Thanks for your suggestions. I will use the example of Camus to answer your question at the end of your comment, as I am most familiar with the reasoning behind his decision to write both philosophical essays and fiction to convey his points. The fiction, for him, is like a complex thought experiment to express his ideas more clearly argued in his philosophical works. The Stranger was written at the same time as The Myth of Sisyphus, and I believe that the fictional work in the former aims to make up where his discussion of the allegory of Sisyphus falls short, primarily addressing how a man conscious of the absurd might live a human life, and it adds further nuance to that as well. I am aware that you would probably not buy this example, as you reject the existentialists and nihilists (and I am assuming the absurdists, as well). I cannot speak about the fiction of Machiavelli, Rousseau, and Nietzsche, though I have read some of their philosophical works.
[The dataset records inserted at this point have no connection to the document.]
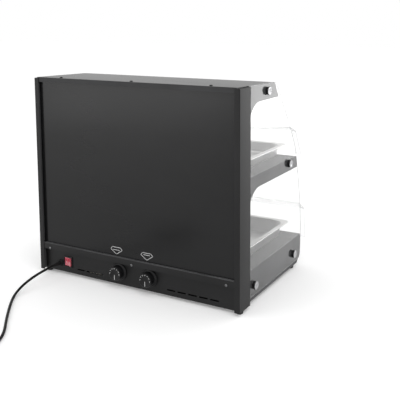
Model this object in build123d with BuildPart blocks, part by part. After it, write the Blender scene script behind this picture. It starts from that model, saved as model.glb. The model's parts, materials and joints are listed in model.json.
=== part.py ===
"""Counter-top heated display case: two warm decks of food pans behind clear flaps.

Own frame: +Z up, the floor at z = 0, X across the case, and -Y towards the side that is
opened to reach the food. The flat back with the switch and the two heat knobs faces +Y.
All sizes are millimetres.
"""
import os
from math import cos, hypot, pi, radians, sin, tan

from build123d import *

os.makedirs("parts", exist_ok=True)

# Overall places
case_width = 600.0            # over the two corner posts
back_y = 212.2                # rear face of the corner posts, from the origin

# Sheet metal
thin_sheet = 1.2
plate_sheet = 1.5
bend_radius = 1.6

# Corner posts: tall channels with the open side inwards
post_foot_z = 9.0
post_height = 517.7
post_depth = 57.0
post_rear_flange = 14.0
post_front_return = 8.0

# Base cabinet
base_bottom_z = 9.8
base_depth = 384.7            # from the posts' rear face to the base front
base_height = 78.8            # from the bottom sheet to the deck
base_chamfer = 16.0
base_return = 14.0

# Middle shelf box
shelf_depth = 354.6
shelf_bottom_z = 282.0
shelf_height = 31.5
shelf_nose_radius = 12.0
shelf_return = 18.0

# Roof: a shallow slope, a rear lip and a fascia that leans inwards to its foot
roof_inset = 2.0              # the rear lip stands this far inside the posts' rear face
roof_above_posts = 2.3        # the roof's rear edge above the posts' tops
roof_fall = 5.5
roof_depth = 202.0
roof_lip_height = 12.3
fascia_reach = 24.1
fascia_drop = 39.0
fascia_return = 14.0

# Side plates and their inner corners
spine_overlap = 1.0           # the plate's spine shows this much in front of the post
arm_fillet = 58.0

# Back
back_recess = 8.5             # back panel's face, from the posts' rear face
back_flange = 14.0
sill_inset = 1.0
sill_height = 16.0
sill_bottom_z = 68.0
control_recess = 12.4
control_bottom_z = 9.0
post_gap = 0.3

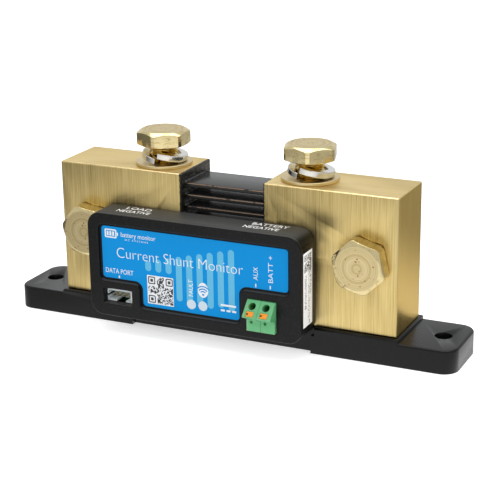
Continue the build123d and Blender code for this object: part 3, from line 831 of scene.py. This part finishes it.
def outline(corners, grow=0.0, steps=8):
    """A closed outline of corners, each (x, z, radius, outward x, outward z), grown all round."""
    loop = []
    total = len(corners)
    for number, (x, z, radius, out_x, out_z) in enumerate(corners):
        px, pz = corners[number - 1][:2]
        nx, nz = corners[(number + 1) % total][:2]
        x, z = x + out_x * grow, z + out_z * grow
        arriving = squared(x - px, z - pz)
        leaving = squared(nx - x, nz - z)
        convex = arriving.x * leaving.y - arriving.y * leaving.x > 0
        bend = max(radius + (grow if convex else -grow), 0.02)
        centre = Vector((x, z)) - arriving * bend + leaving * bend
        for step in range(steps + 1):
            angle = pi / 2 * step / steps
            loop.append(tuple(centre - leaving * bend * cos(angle) + arriving * bend * sin(angle)))
    return loop


def box_corners(left, right, low, high, radius):
    """Corners of an upright rectangle, counter-clockwise from the lower left."""
    return [
        (left, low, radius, -1, -1),
        (right, low, radius, 1, -1),
        (right, high, radius, 1, 1),
        (left, high, radius, -1, 1),
    ]


def field_corners():
    """The label's shape: a rectangle with both lower corners cut away."""
    left, right = film_low.x / mm, film_high.x / mm
    low, high = film_low.z / mm, film_high.z / mm
    return [
        (-25.6, low, 1.2, -1, -1),
        (11.4, low, 1.2, 1, -1),
        (11.4, 24.25, 3.0, 1, -1),
        (right, 24.25, 1.2, 1, -1),
        (right, high, 1.2, 1, 1),
        (left, high, 1.2, -1, 1),
        (left, 20.45, 1.2, -1, -1),
        (-25.6, 20.45, 3.0, -1, -1),
    ]


class Relief:
    """A solid seen from the front, made of outlines at stated distances forward of the centre plane."""

    def __init__(self):
        self.work = bmesh.new()

    def ring(self, loop, forward):
        """One closed ring of points, with its edges."""
        points = [self.work.verts.new((x * mm, -forward * mm, z * mm)) for x, z in loop]
        for one, two in zip(points, points[1:] + points[:1]):
            self.work.edges.new((one, two))
        return points

    def wall(self, corners, stations):
        """A wall through stations of (grow, forward). Returns its first and last rings."""
        rings = [self.ring(outline(corners, grow), forward) for grow, forward in stations]
        for one, two in zip(rings, rings[1:]):
            for n in range(len(one)):
                m = (n + 1) % len(one)
                self.work.faces.new((one[n], one[m], two[m], two[n]))
        return rings[0], rings[-1]

    def fill(self, *rings):
        """A flat face inside the first ring and outside the others."""
        edges = []
        for ring in rings:
            for one, two in zip(ring, ring[1:] + ring[:1]):
                edges.append(self.work.edges.get((one, two)))
        bmesh.ops.triangle_fill(self.work, use_beauty=True, use_dissolve=False, edges=edges)

    def mesh(self, name, sharp=38.0):
        bmesh.ops.recalc_face_normals(self.work, faces=self.work.faces)
        mesh = bpy.data.meshes.new(name)
        self.work.to_mesh(mesh)
        self.work.free()
        mesh.shade_smooth()
        mesh.set_sharp_from_angle(angle=radians(sharp))
        return mesh


def rounded(grow, forward, radius, inward, steps=5):
    """Stations round an edge from the face at forward back to the wall at grow, in or out."""
    stations = [(grow - inward * (radius + 0.05), forward)]
    for step in range(steps + 1):
        angle = pi / 2 * step / steps
        stations.append(
            (grow - inward * radius * (1 - sin(angle)), forward - radius * (1 - cos(angle)))
        )
    stations.append((grow, forward - radius - 0.05))
    return stations


housing = Finish("charcoal_abs")
spark = housing.noise(4.2, 2.0, 0.6)
spark_coarse = housing.noise(2.0, 3.0, 0.7)
skin = housing.noise(0.07, 3.0)
lint = housing.step(housing.noise(1.3, 5.0, 0.75), 0.74, 0.84)
# painted highlight: lighter speckles over the grain stand in for its sparkle
painted_glint = housing.step(spark_coarse, 0.58, 0.72)
housing_color = housing.mix(painted_glint, (0.0028, 0.0031, 0.0029), (0.022, 0.0225, 0.0215))
housing_color = housing.mix(lint * 0.35, housing_color, (0.10, 0.10, 0.095))
# painted light: faces that point up are painted lighter, for the light that falls on the housing's top
painted_top_light = housing.step(housing.facing("Z"), 0.6, 0.95)
housing_color = housing.mix(painted_top_light * 0.7, housing_color, (0.060, 0.060, 0.058))
charcoal_abs = housing.finish(
    housing_color,
    0.32 + spark * 0.14 + skin * 0.06,
    height=spark * 0.6 + spark_coarse * 0.4,
    relief=0.075,
    specular_ior_level=0.22,
)
cover = Relief()
outer = box_corners(
    cover_low.x / mm, cover_high.x / mm, cover_low.z / mm, cover_high.z / mm, cover_corner
)
seam_chamfer = 0.12
plug_wall = 1.92
front_ring = cover.wall(
    outer,
    rounded(0.0, cover_front, 0.5, 1.0)
    + [(0.0, tray_front + seam_chamfer), (-seam_chamfer, tray_front)],
)[0]
back_ring = cover.wall(
    outer, [(-seam_chamfer, tray_front), (-plug_wall, tray_front), (-plug_wall, plug_back)]
)[1]
foot_curve = [(0.0, 0.16), (-0.05, 0.05), (-0.16, 0.0)]
lip_ring, lip_foot = cover.wall(
    field_corners(),
    rounded(field_margin, cover_front, field_lip, -1.0)
    + [(field_margin + inset, field_floor + rise) for inset, rise in foot_curve],
)
socket_window = box_corners(-40.95, -29.5, 11.2, 16.85, 0.35)
terminal_window = box_corners(14.9, 25.6, 9.55, 20.8, 0.3)
window_rings = []
window_edge = rounded(0.0, cover_front, 0.2, -1.0, 3) + [(0.0, plug_back)]
for window in (socket_window, terminal_window):
    window_rings.append(cover.wall(window, window_edge))
cover.fill(front_ring, lip_ring, window_rings[0][0], window_rings[1][0])
cover.fill(lip_foot)
cover.fill(back_ring, window_rings[0][1], window_rings[1][1])
bmesh.ops.remove_doubles(cover.work, verts=cover.work.verts, dist=0.001 * mm)
cover_mesh = cover.mesh("front_cover")
seated("front_cover", cover_mesh, charcoal_abs, "shunt", "housing_plastic", "housing_cover")
refined("rear_tray", "housing_tray", 0.12, charcoal_abs, "shunt", "housing_plastic")

# ---------------------------------------------------------------- lettering on the housing's top
# Two lines of pad-printed white ink stand by each end, naming the block behind them.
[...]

I would assume that they wrote fiction for similar reasons to Camus, mainly to flesh out their philosophies in attempted aesthetic portrayals of the human experience.

​

What this really boils down to is that I wrote a short essay that should have been a book's length. Also, of course I didn't think that any claim I was making in my essay was new. I wrote a rhetorical essay, not an academic one. I'm obviously not educated enough to write it alongs the lines of academic discourse, so I didn't bother. I am genuinely glad that you responded to it, though, because I posted this essay on this sub with the intention of stimulating further discussion on the topic I skimmed the surface of. I want to learn more. My essay might come off as annoying to many of the people on here, but their frustration with my essay provoked them to come into the comment section and contribute to the discussion. I guess it's a bit polemical, but I still wrote the essay in good faith. From what I've learned so far in my life, I genuinely believe that philosophy and literature often go hand in hand. I am still seeking challenges to that view, and I expect it to develop and change over time. I'll read and think more about the Platonic rejection of literature and look into some of the texts you reference. Thanks!